Every day we hear how data and automation improve our shopping experiences, our online searches and enables fraud prevention and cybersecurity routines to do more, faster and better for us.
Now, the amalgamates created around Artificial Intelligence, Machine Learning and Big Data are bound to confuse industry observers or investors who aren’t familiar with the technical details. If you’re asking yourself: “What’s the difference between Big Data and Machine Learning?”, then for the sake of my piece, simply think about it this way: “Big Data is Machine Learning’s great uncle”. Machine Learning doesn’t need Big Data to exist. But, if it uses it, it can benefit greatly from its vast knowledge.
Big Data is Machine Learning’s great uncle. Machine Learning doesn’t need Big Data to exist. But, if it uses it, it can benefit greatly from its vast knowledge”

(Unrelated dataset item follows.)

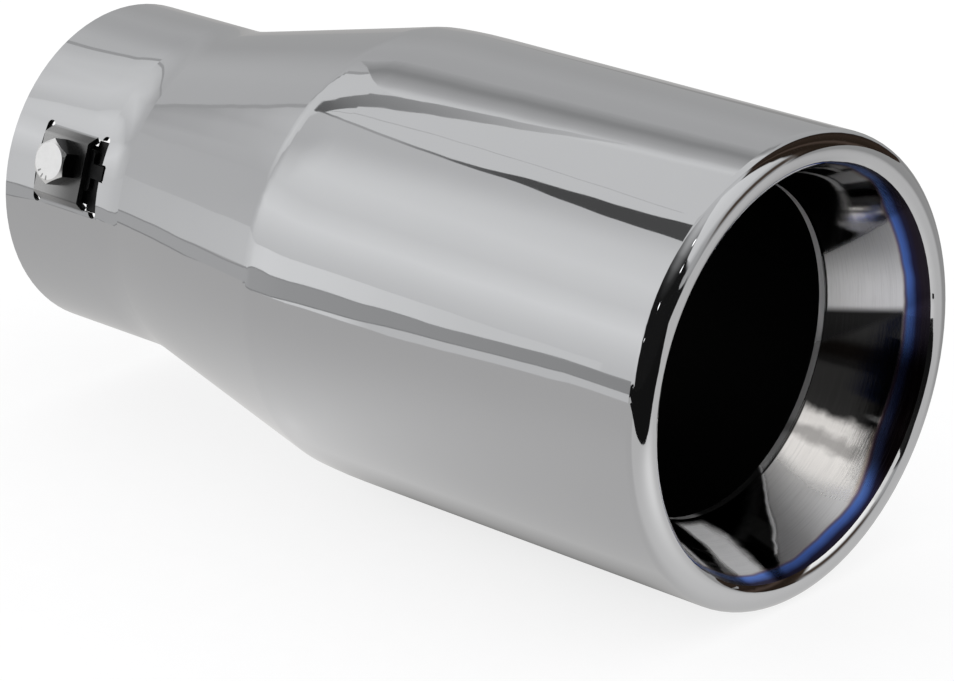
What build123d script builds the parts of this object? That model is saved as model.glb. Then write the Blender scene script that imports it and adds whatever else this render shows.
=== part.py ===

I’m sure you’ll find more sophisticated answers out there but what matters most is not just the technology. It’s how technology is applied. So rather than discuss typical enterprise use cases that might bore you to death, I thought I’d highlight interesting (and somewhat unexpected) scenarios where data and machine learning play a role.
Drones as flying data collectors
You might not think of drones as having anything to do with data and machine learning. But they’re beginning to have a huge impact in a number of industries from mining to construction to farming.